Recurrent Neural Network (RNN)ΒΆ

When training recurrent neural networks for sequence modelling, we can easily obtain one loss per element of the output sequences. If the gradients of these losses are likely to conflict, Jacobian descent can be leveraged to enhance optimization.

import torch
from torch.nn import RNN
from torch.optim import SGD

from torchjd import backward
from torchjd.aggregation import UPGrad

rnn = RNN(input_size=10, hidden_size=20, num_layers=2)
optimizer = SGD(rnn.parameters(), lr=0.1)
aggregator = UPGrad()

inputs = torch.randn(8, 5, 3, 10)  # 8 batches of 3 sequences of length 5 and of dim 10.
targets = torch.randn(8, 5, 3, 20)  # 8 batches of 3 sequences of length 5 and of dim 20.

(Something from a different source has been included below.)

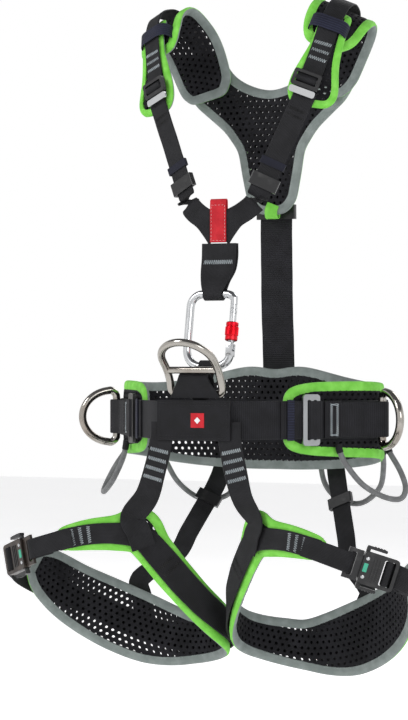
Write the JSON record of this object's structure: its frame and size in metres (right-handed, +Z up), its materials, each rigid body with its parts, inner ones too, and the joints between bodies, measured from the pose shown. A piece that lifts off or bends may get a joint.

for input, target in zip(inputs, targets):
    output, _ = rnn(input)  # output is of shape [5, 3, 20].
    losses = ((output - target) ** 2).mean(dim=[1, 2])  # 1 loss per sequence element.

    optimizer.zero_grad()
    backward(losses, aggregator, parallel_chunk_size=1)
    optimizer.step()

Note

At the time of writing, there seems to be an incompatibility between torch.vmap and torch.nn.RNN when running on CUDA (see this issue for more info), so we advise to set the parallel_chunk_size to 1 to avoid using torch.vmap. To improve performance, you can check whether parallel_chunk_size=None (maximal parallelization) works on your side.